The Turks & Caicos National Trust aims to safeguard the natural, historical and cultural heritage of Turks & Caicos Islands. Legislation allows the Trust to protect any building of historic importance.

A number of examples of British Colonial architecture can be seen on Grand Turk. Some historic houses on the island were built by colonists from Burmuda who ran the salt industry on the island.

Visual Arts

People from Turks & Caicos Islands are proud of their local artists, who have been inspired by the islands' natural beauty and, more recently, by the artistic styles of nearby Haiti and the Dominican Republic.

Local artists most often use oils and watercolours to paint incredible waterfront scenes and depictions of the unique islanders. These up-and-coming artists' works are widely displayed throughout Turks & Caicos Islands.
A number of local crafts are extremely popular in Middle Caicos. From basket weaving, plaiting palm leaves for straw hats, and weaving 'fanner' dishes and bowls to binding mosquito brushes and net-making, native crafts are important to the way of life of the people of the islands.

Many of these local crafts once supported fishing and agricultural uses, though some are now made and sold to tourists for their aesthetic qualities. The people of Turks & Caicos Islands are dedicated to maintaining these traditional crafts to pass on to future generations.

Phillip Outten, June Taylor and Ianthe George are three prominent local artists whose works stand out and find their way on to the walls of many homes and businesses on the Islands and abroad. The Bamboo Gallery on Providenciales, offers a wide range of local and Caribbean pieces for sale and both Phillip Outten and Jean Taylor own and run their own art galleries and welcome one and all to visit and view their works.

Performing Arts & Music

Both music and dance are important throughout the Caribbean and have been most strongly influenced by African slaves on these islands. Musical and dance traditions in Turks & Caicos Islands have developed into very specialised and charismatic artistic forms.

"Ripsaw" or "rake 'n scrape" music is the most traditional of the islands' musical styles. This music is made with unusual instruments: saw, goatskin drum, hand accordion or "constentina," hand-made maracas and acoustic guitar. The saw is usually a hand saw, and a metal scraper is used for "ripping the saw." This process is performed by scraping the metal, often a nail, fork, knife, or screwdriver, across the teeth of the saw.
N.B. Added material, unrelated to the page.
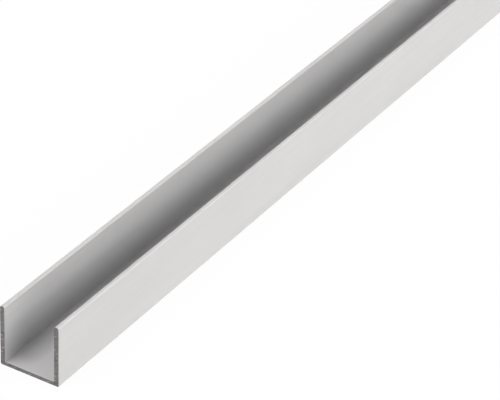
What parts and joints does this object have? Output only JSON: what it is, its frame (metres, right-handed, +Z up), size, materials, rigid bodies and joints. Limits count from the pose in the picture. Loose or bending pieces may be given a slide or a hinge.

Another style of music is "combina" music. This new music combines the local ripsaw music with international sounds like Jamaican reggae, as well as the popular calypso and soca styles.

Dance is also extremely popular and, though there are several types, the most popular is known as "winin". Also referred to as "wine-up" or "the wine", this hip-gyrating dance is done in time to rip-saw, soca and calypso music. This dance style was brought to widespread international attention with the soca song Dollar Wine, and is now often taught on cruise ships to travelers visiting Turks & Caicos Islands.
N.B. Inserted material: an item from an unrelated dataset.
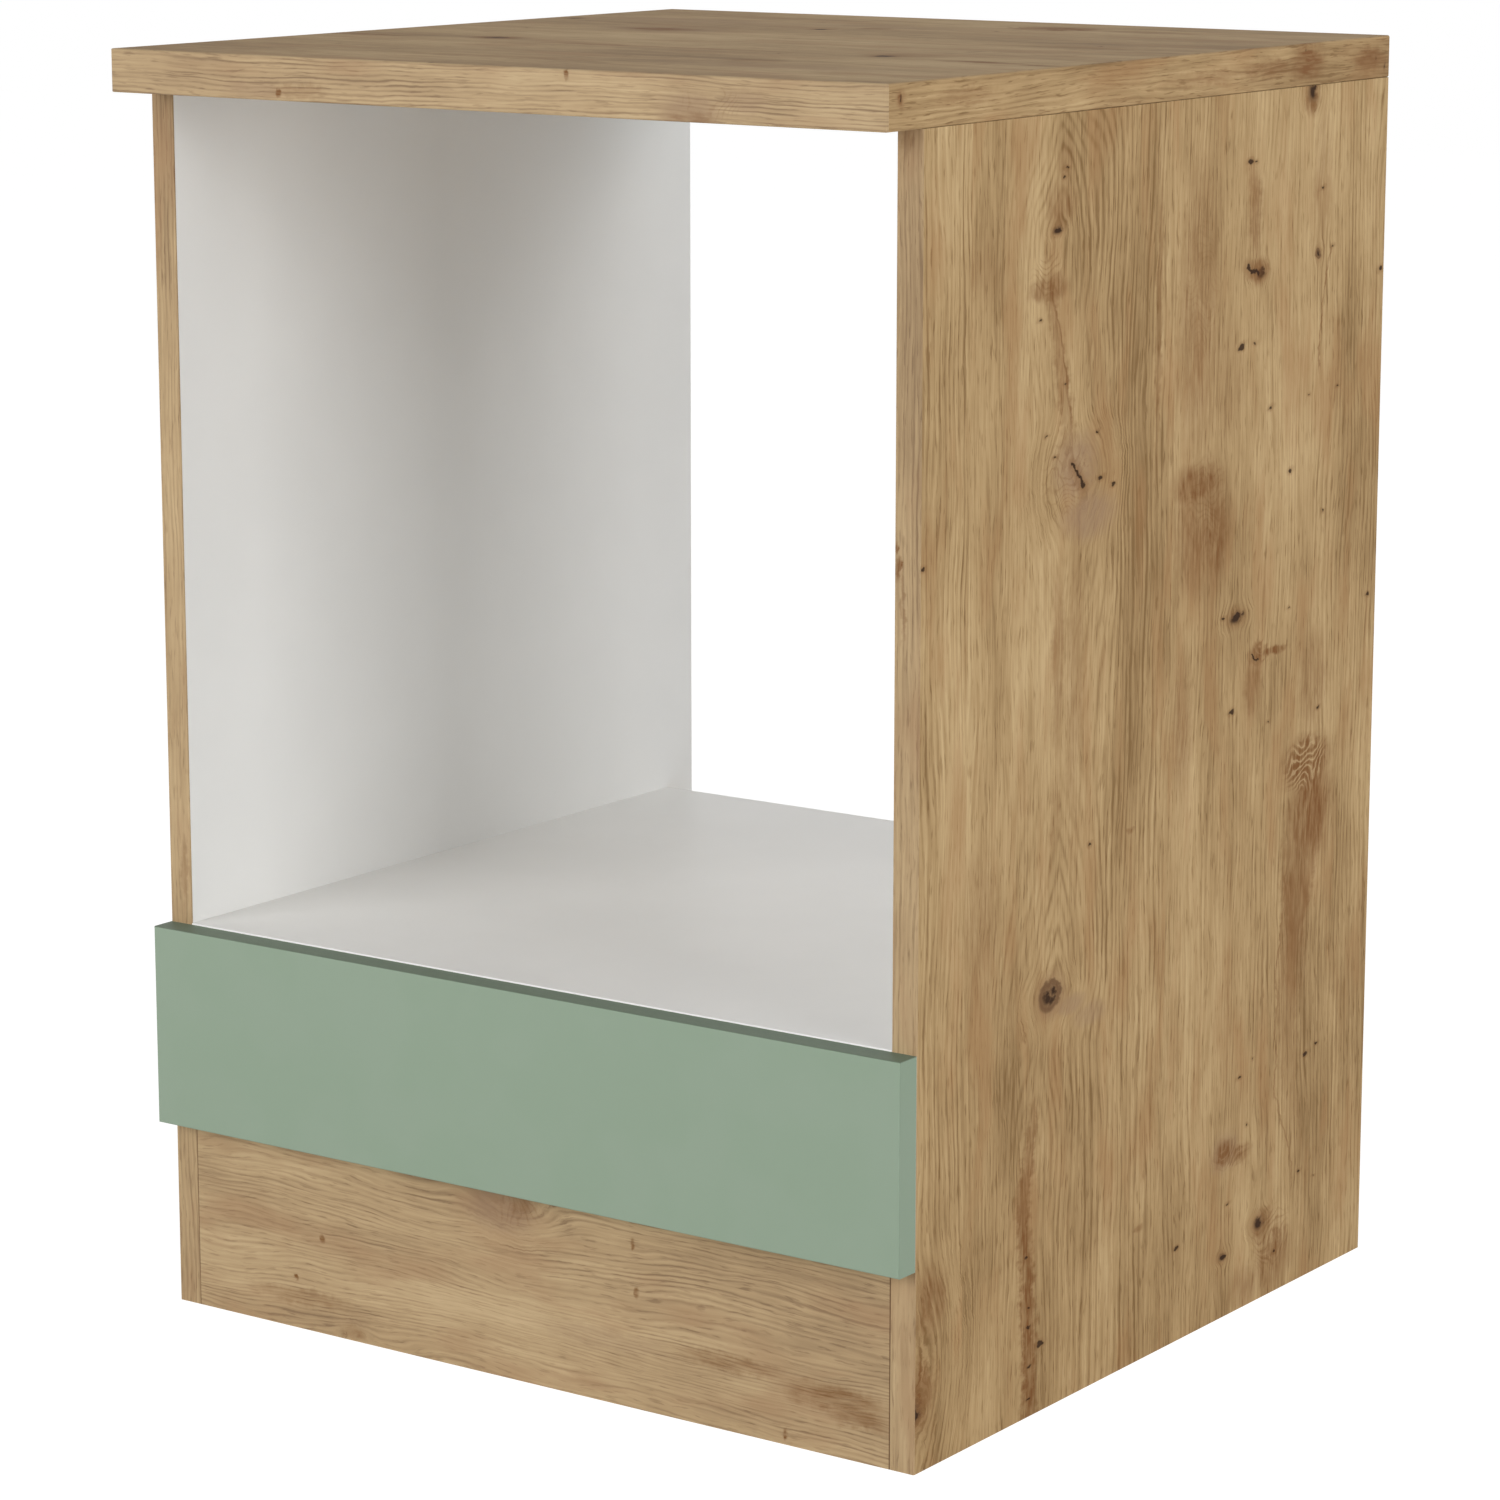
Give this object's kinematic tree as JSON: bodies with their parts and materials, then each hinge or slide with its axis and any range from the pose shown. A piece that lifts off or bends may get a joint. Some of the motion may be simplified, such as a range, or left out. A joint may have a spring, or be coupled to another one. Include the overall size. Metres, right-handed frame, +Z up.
{
  "type": "built-in oven base cabinet",
  "caption": "Freestanding base cabinet with an open niche for a built-in oven, a wood-look worktop, side panels down to the floor, a fixed green fascia and a flush plinth.",
  "frame": {"origin": "middle of the cabinet's outline on the floor: halfway across the width, and halfway between the worktop's front edge and the back", "axes": "+Z up from the floor, +X to the right seen from the front, +Y to the back, so the front faces -Y"},
  "size_m": [0.6, 0.608, 0.85],
  "materials": {
    "oak_decor": "knotty light oak decor on chipboard, matt, white melamine towards the niche",
    "oak_edging": "oak decor edging, matt",
    "white_melamine": "white melamine on chipboard",
    "white_edging": "white edging, smooth",
    "sage_front": "sage green matt lacquer on fibreboard",
    "zinc_die_cast": "bare die-cast zinc alloy",
    "zinc_plated_steel": "bright zinc plate",
    "beech": "bare beech"
  },
  "bodies": {
    "root": {"worktop": "oak_decor", "worktop_front_edging": "oak_edging", "worktop_left_edging": "oak_edging", "worktop_right_edging": "oak_edging", "left_side_panel": "oak_decor", "left_side_edging": "oak_edging", "right_side_panel": "oak_decor", "right_side_edging": "oak_edging", "oven_shelf": "white_melamine", "oven_shelf_edging": "white_edging", "fascia": "sage_front", "plinth": "oak_decor", "top_rear_rail": "white_melamine", "top_rear_rail_edging": "white_edging", "shelf_rear_rail": "white_melamine", "shelf_cam_locks": "zinc_die_cast", "shelf_cam_bolts": "zinc_plated_steel", "shelf_dowels": "beech", "plinth_cam_locks": "zinc_die_cast", "plinth_cam_bolts": "zinc_plated_steel", "plinth_dowels": "beech", "top_rail_cam_locks": "zinc_die_cast", "top_rail_cam_bolts": "zinc_plated_steel", "top_rail_dowels": "beech", "rear_rail_cam_locks": "zinc_die_cast", "rear_rail_cam_bolts": "zinc_plated_steel", "rear_rail_dowels": "beech", "worktop_dowels": "beech", "fascia_dowels": "beech", "fascia_bracket_left_upper": "zinc_plated_steel", "fascia_bracket_left_lower": "zinc_plated_steel", "fascia_bracket_right_upper": "zinc_plated_steel", "fascia_bracket_right_lower": "zinc_plated_steel", "fascia_bracket_screws": "zinc_plated_steel", "worktop_bracket_left": "zinc_plated_steel", "worktop_bracket_right": "zinc_plated_steel", "worktop_bracket_screws": "zinc_plated_steel", "worktop_rail_screws": "zinc_plated_steel"}
  },
  "joints": []
}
Winin however, is a youthful dance. Elder members of the community often prefer waltz-styled dances, such as the "shati" and "the heal" and "toe polka". The conch-style and shay-shay are two other popular styles.

The islands are known for their annual Music and Cultural Festival showcasing many local talents and other dynamic performances by many music celebrities from around the Caribbean and United States.